Goal >>
Every line in the listing below from the one with "Turn this picture" through the one with "scroll_top_rear = scroll_start_rear" is to be reproduced exactly, both ends included; leave out the rest.
-- Start of Recorded data --
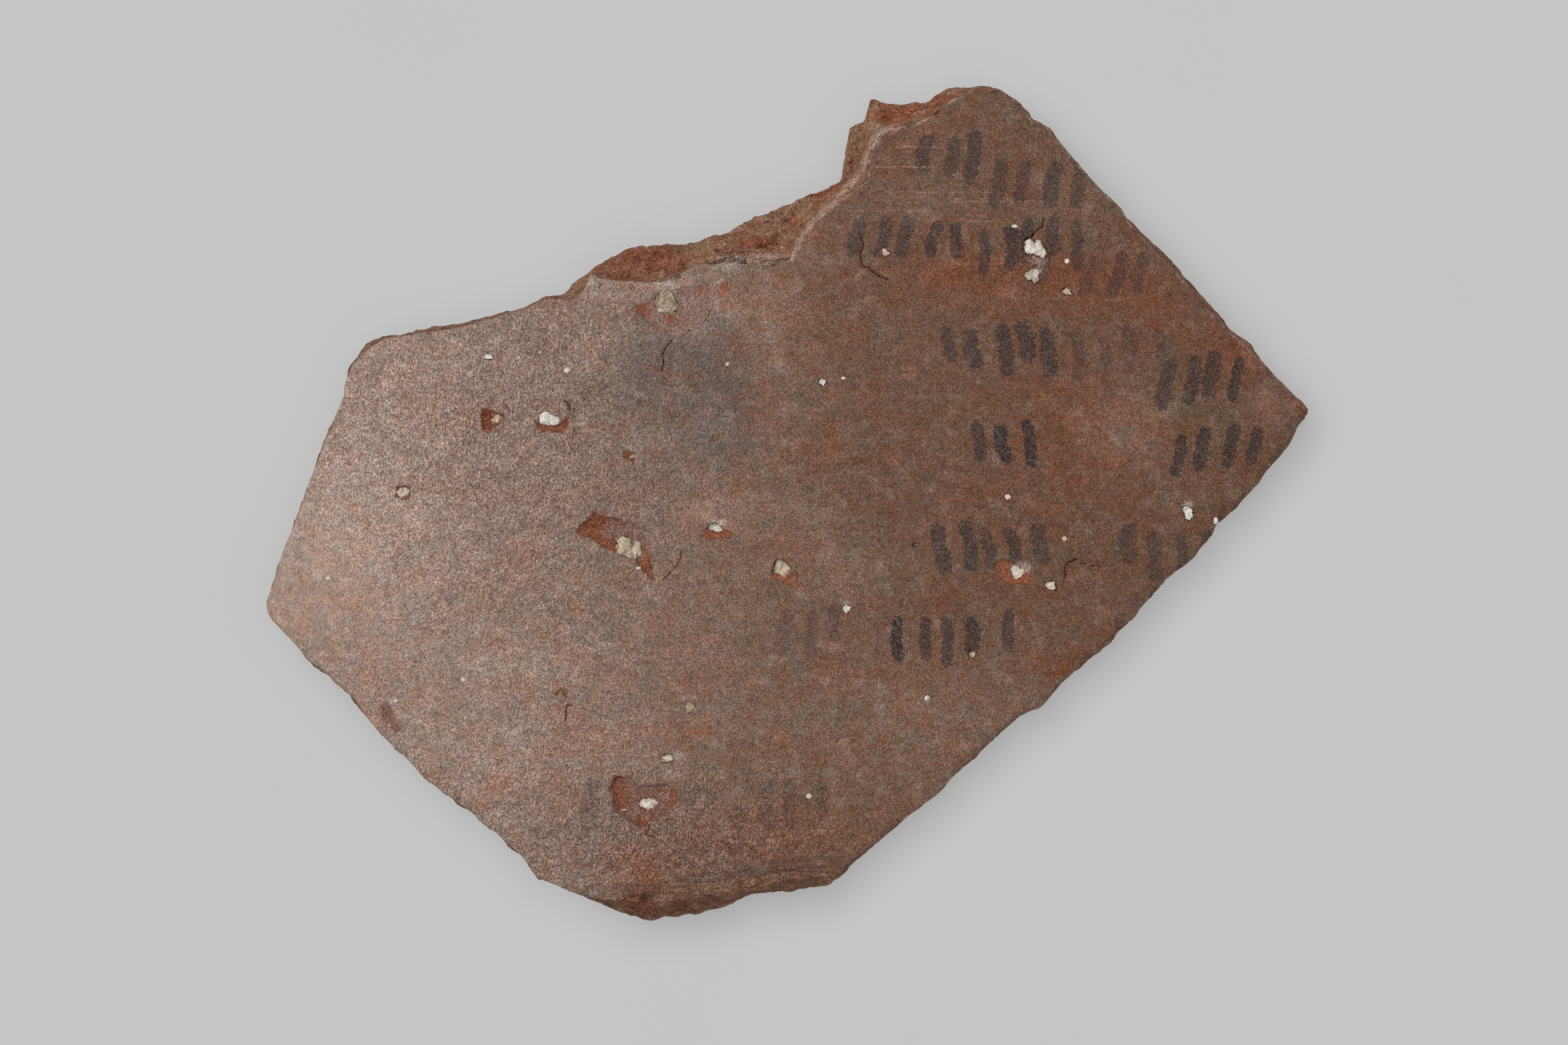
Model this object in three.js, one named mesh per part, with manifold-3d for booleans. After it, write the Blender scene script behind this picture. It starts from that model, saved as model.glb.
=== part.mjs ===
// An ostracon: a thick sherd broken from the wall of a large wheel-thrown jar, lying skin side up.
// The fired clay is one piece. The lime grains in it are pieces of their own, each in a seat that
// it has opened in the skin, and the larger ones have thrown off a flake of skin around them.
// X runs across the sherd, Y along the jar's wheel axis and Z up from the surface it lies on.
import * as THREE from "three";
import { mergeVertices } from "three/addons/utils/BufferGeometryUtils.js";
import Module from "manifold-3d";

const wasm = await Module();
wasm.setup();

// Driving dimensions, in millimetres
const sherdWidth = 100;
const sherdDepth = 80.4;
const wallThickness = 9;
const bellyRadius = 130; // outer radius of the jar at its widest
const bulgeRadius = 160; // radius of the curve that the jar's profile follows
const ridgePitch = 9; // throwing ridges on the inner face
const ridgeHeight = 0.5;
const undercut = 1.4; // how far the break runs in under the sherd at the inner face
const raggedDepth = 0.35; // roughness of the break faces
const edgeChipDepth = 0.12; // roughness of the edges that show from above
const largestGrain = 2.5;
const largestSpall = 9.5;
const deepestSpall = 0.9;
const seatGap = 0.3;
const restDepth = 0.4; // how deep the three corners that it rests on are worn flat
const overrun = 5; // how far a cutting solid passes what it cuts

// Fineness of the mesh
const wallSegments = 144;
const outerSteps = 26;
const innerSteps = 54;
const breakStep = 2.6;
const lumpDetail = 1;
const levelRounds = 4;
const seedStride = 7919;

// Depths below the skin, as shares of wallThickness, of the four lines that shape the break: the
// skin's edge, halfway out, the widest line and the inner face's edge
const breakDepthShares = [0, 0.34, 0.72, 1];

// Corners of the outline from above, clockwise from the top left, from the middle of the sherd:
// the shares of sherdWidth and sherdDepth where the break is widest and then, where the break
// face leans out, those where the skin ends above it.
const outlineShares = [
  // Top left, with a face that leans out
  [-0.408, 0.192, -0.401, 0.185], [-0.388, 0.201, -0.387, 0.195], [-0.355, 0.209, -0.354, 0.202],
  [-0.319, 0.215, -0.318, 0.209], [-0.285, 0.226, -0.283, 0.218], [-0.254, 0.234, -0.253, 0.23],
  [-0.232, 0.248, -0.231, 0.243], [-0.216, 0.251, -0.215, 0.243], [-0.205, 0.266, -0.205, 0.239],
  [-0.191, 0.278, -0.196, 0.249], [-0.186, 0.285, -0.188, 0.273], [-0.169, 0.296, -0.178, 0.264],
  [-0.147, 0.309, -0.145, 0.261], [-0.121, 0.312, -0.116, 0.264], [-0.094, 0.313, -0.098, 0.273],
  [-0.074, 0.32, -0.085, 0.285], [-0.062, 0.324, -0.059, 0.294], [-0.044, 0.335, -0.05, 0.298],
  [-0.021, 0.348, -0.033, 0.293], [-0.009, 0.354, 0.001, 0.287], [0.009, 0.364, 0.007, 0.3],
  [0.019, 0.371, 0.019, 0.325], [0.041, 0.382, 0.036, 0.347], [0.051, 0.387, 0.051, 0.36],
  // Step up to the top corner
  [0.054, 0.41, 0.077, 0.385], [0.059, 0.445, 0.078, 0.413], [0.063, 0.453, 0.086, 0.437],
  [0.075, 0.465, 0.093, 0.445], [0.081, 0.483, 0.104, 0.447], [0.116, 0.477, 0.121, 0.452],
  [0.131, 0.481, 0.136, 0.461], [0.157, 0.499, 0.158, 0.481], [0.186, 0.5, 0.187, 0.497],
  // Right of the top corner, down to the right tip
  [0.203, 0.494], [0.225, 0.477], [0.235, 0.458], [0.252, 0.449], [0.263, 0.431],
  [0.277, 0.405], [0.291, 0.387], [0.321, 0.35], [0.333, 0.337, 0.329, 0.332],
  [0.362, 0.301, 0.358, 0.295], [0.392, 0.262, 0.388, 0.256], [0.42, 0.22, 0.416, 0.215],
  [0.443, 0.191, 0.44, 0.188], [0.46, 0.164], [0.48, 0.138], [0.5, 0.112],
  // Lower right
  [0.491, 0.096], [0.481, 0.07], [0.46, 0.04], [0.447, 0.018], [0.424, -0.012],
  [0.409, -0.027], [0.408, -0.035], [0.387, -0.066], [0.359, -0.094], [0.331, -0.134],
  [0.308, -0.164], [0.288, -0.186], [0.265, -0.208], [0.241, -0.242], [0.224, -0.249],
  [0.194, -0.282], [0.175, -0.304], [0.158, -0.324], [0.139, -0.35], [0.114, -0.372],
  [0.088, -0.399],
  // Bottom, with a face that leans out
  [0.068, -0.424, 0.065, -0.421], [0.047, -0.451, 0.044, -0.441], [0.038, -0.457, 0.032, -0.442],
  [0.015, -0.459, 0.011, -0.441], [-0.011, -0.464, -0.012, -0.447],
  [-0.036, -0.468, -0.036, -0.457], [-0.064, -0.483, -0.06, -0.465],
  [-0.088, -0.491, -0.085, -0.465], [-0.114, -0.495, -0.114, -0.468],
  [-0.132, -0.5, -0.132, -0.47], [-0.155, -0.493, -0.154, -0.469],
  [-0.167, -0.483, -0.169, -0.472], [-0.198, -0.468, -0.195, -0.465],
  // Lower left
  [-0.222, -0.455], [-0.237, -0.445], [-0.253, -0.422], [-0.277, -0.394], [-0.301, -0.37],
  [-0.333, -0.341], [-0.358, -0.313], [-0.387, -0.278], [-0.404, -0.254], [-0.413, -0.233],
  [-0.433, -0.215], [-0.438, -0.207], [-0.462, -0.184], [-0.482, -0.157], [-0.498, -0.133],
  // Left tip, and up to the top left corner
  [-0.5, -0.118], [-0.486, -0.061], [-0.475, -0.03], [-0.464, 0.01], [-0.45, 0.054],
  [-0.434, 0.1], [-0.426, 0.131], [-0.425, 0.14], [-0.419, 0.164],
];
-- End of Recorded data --
-- Start of Recorded data --
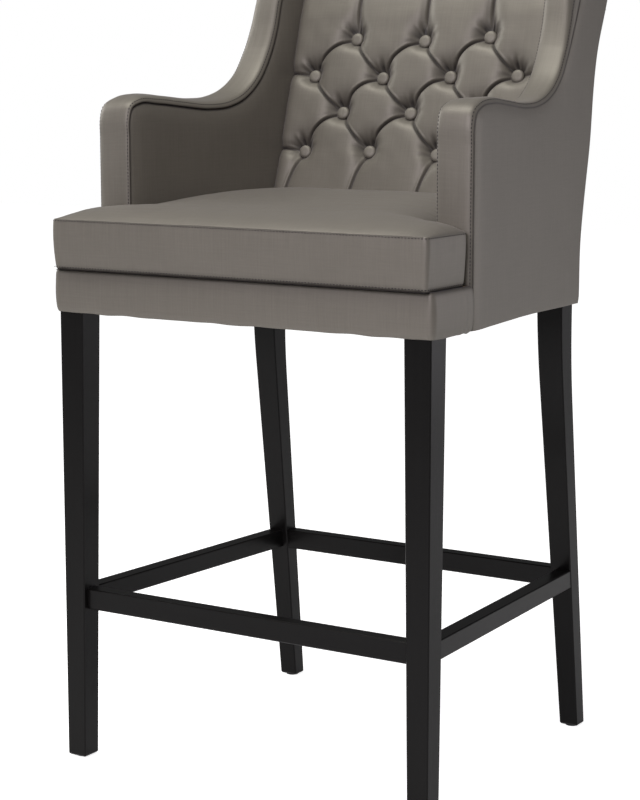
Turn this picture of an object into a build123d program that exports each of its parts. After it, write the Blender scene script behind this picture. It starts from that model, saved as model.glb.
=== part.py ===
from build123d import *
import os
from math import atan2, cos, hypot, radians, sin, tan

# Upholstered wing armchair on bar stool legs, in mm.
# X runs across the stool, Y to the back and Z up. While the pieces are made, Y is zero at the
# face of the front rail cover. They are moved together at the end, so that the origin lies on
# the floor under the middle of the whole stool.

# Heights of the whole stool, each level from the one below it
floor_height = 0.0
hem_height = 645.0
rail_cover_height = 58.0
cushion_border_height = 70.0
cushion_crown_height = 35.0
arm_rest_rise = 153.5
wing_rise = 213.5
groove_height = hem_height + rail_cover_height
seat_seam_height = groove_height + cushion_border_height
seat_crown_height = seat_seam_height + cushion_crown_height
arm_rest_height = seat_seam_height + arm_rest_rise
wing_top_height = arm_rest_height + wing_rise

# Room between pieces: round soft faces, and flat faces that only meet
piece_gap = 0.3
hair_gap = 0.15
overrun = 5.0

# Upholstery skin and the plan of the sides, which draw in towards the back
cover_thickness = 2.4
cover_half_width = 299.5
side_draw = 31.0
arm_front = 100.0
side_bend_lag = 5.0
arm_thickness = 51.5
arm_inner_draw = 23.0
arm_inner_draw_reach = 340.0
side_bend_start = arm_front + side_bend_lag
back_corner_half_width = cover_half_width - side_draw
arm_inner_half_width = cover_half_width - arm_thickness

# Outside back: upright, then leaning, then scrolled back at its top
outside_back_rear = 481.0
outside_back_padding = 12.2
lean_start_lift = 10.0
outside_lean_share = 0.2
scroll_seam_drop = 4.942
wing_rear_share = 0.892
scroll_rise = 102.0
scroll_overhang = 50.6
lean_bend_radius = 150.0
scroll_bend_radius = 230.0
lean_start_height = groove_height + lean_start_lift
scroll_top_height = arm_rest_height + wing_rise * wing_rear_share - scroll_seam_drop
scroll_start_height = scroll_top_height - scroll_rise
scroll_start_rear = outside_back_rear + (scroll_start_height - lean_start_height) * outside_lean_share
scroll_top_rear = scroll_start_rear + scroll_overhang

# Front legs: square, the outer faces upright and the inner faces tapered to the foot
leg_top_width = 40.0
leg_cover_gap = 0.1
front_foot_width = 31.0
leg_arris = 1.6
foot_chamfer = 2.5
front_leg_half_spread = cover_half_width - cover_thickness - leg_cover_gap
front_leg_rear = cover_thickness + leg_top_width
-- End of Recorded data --
Exercise answer >>
Turn this picture of an object into a build123d program that exports each of its parts. After it, write the Blender scene script behind this picture. It starts from that model, saved as model.glb.
=== part.py ===
from build123d import *
import os
from math import atan2, cos, hypot, radians, sin, tan

# Upholstered wing armchair on bar stool legs, in mm.
# X runs across the stool, Y to the back and Z up. While the pieces are made, Y is zero at the
# face of the front rail cover. They are moved together at the end, so that the origin lies on
# the floor under the middle of the whole stool.

# Heights of the whole stool, each level from the one below it
floor_height = 0.0
hem_height = 645.0
rail_cover_height = 58.0
cushion_border_height = 70.0
cushion_crown_height = 35.0
arm_rest_rise = 153.5
wing_rise = 213.5
groove_height = hem_height + rail_cover_height
seat_seam_height = groove_height + cushion_border_height
seat_crown_height = seat_seam_height + cushion_crown_height
arm_rest_height = seat_seam_height + arm_rest_rise
wing_top_height = arm_rest_height + wing_rise

# Room between pieces: round soft faces, and flat faces that only meet
piece_gap = 0.3
hair_gap = 0.15
overrun = 5.0

# Upholstery skin and the plan of the sides, which draw in towards the back
cover_thickness = 2.4
cover_half_width = 299.5
side_draw = 31.0
arm_front = 100.0
side_bend_lag = 5.0
arm_thickness = 51.5
arm_inner_draw = 23.0
arm_inner_draw_reach = 340.0
side_bend_start = arm_front + side_bend_lag
back_corner_half_width = cover_half_width - side_draw
arm_inner_half_width = cover_half_width - arm_thickness

# Outside back: upright, then leaning, then scrolled back at its top
outside_back_rear = 481.0
outside_back_padding = 12.2
lean_start_lift = 10.0
outside_lean_share = 0.2
scroll_seam_drop = 4.942
wing_rear_share = 0.892
scroll_rise = 102.0
scroll_overhang = 50.6
lean_bend_radius = 150.0
scroll_bend_radius = 230.0
lean_start_height = groove_height + lean_start_lift
scroll_top_height = arm_rest_height + wing_rise * wing_rear_share - scroll_seam_drop
scroll_start_height = scroll_top_height - scroll_rise
scroll_start_rear = outside_back_rear + (scroll_start_height - lean_start_height) * outside_lean_share
scroll_top_rear = scroll_start_rear + scroll_overhang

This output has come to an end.